Ciężkie włoskie wsparcie dla Ukrainy. Są nim armatohaubice PzH 2000 z ciekawymi dodatkami
Włosi nie są najaktywniejszym państwem wpierającym Ukrainę, szczególnie w ostatnich miesiącach ze względu na tarcia w rządzie. Włoskie PzH 2000 trafiły do Ukrainy wraz z dodatkowym opancerzeniem chroniącym je przed dronami "kamikadze" z rodziny Lancet. Wyjaśniamy osiągi włoskich PzH 2000.
Wcześniej Włosi dostarczyli do Ukrainy m.in. granatniki przeciwpancerne Panzerfaust 3 wraz z amunicją, haubice holowane FH-70, broń strzelecką w postaci karabinów maszynowych Beretta MG 42/59 i wielkokalibrowych M2 oraz pociski artyleryjskie kal. 155 mm M107 z lat 60. XX wieku.
Teraz w Ukrainie pojawiły się zdjęcia przedstawiające byłe włoskie Panzerhaubitze 2000, które zostały przydzielone do 43 Brygady Artylerii.
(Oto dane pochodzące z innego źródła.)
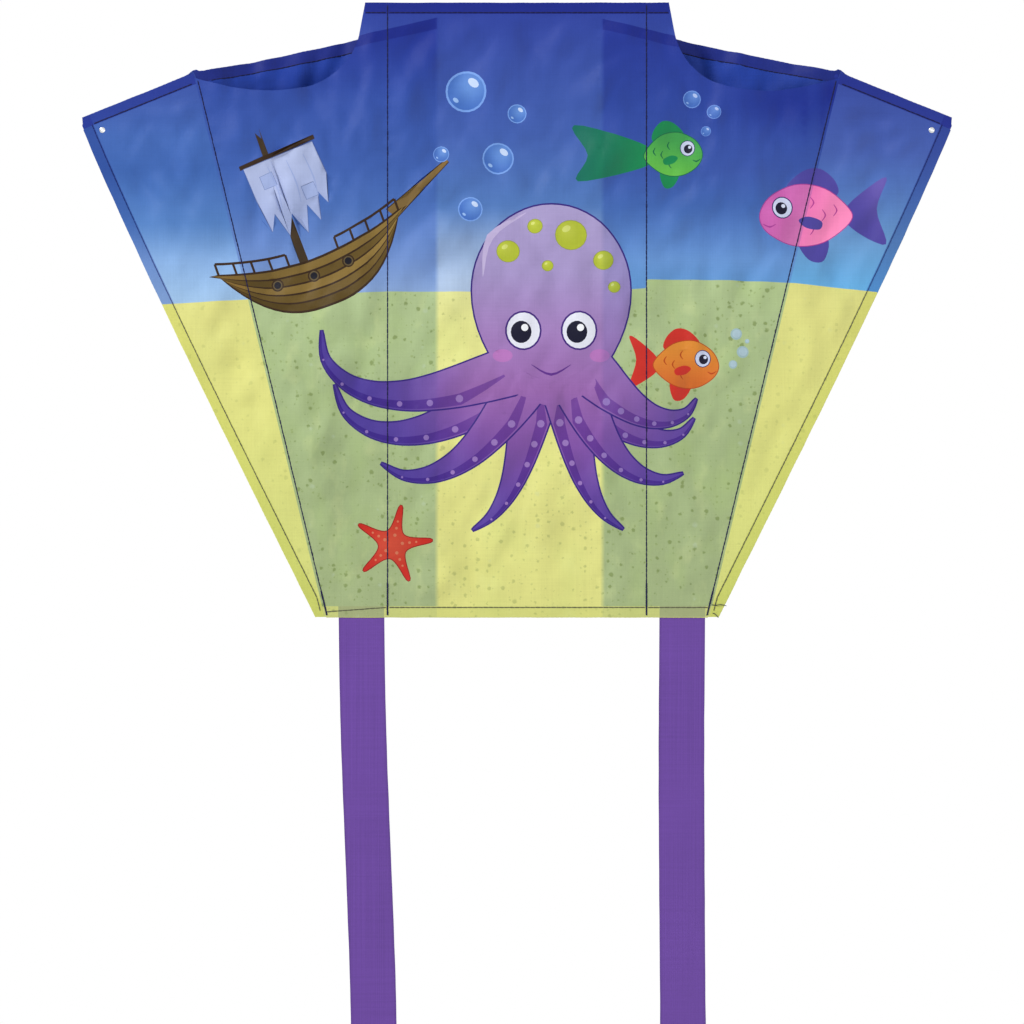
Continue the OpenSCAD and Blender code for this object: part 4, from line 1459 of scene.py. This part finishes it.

Wcześniej zapowiadano dostawy sześciu armatohaubic, co całościowo zwiększyło liczbę PzH 2000 w Ukrainie do 28 sztuk.
Na zdjęciach widać, że podobnie jak egzemplarze z Niemiec także włoskie okazy są wyposażone w pakiety opancerzenia dodatkowego przeciwko przeciwpancernej subamunicji kasetowej i dronom "kamikadze" Lancet-3 podobne do Igelpanzerung. Widać, że włoska odmiana charakteryzuje się odmiennymi proporcjami do wariantu niemieckiego.
Gumowe kolce wyglądają na krótsze, a podstawa zapewne także składająca się z materiałów ceramicznych i/lub kompozytowych jest wyraźnie grubsza. Ponadto po pustynnym maskowaniu wygląda, że jest to pakiet pamiętający jeszcze czasy misji w Afganistanie.
Te maty, pokazały dużą skuteczność w starciu z rosyjskimi dronami "kamikadze" Lancet-3 wykorzystywanymi przez Specnaz do polowania na zachodnią artylerię. Ich łupem padło już parę systemów pokroju francuskiego Caesara czy polskiego AHS Krab, a trafiona Panzerhaubitze 2000 została tylko uszkodzona.
Włoskie PzH 2000
Panzerhaubitze 2000 - nowoczesna artyleria, ale z problemami
Panzerhaubitze 2000 to jeden z najnowocześniejszych systemów artyleryjskich na świecie charakteryzujący się bardzo wysoką szybkostrzelnością do 10 strz./min i zdolnością do oddania nawet pięciu strzałów w trybie MRSI (multiple round simultaneous impact). W tym trybie wszystkie wystrzelone pociski spadają na cel niemalże jednocześnie, potęgując chaos i zniszczenia.
Zasięg prowadzonego ostrzału zależy od zastosowanej amunicji, ponieważ ten waha się od 31, dla najtańszych pocisków DM121, OFd MKM, do ponad 60 km dla pocisków z dopalaczem rakietowym pokroju M549A1. Z kolei, jeśli zostanie wykorzystana eksperymentalna podkalibrowa amunicja Vulcano GLR to zasięg prowadzonego ognia może wzrastać do 70-80 km.
Ponadto Panzerhaubitze 2000 może także służyć jako niszczyciel czołgów dalekiego zasięgu dzięki wykorzystaniu inteligentnych pocisków SMArt 155, których subamunicja sama wyszukuje, a następnie atakuje cele opancerzone na danym terenie za pomocą kinetycznych penetratorów formowanych wybuchowo (EFP).
Z drugiej strony Wojna w Ukrainie pokazała, że tak wysoka szybkostrzelność powoduje problemy z automatem ładowania w przypadku przekroczenia intensywności ostrzału zalecanej przez producenta. Te jak na warunki ukraińskie okazały się za niskie, co prowadziło do uszkodzeń armatohaubic wymagających napraw w państwach NATO.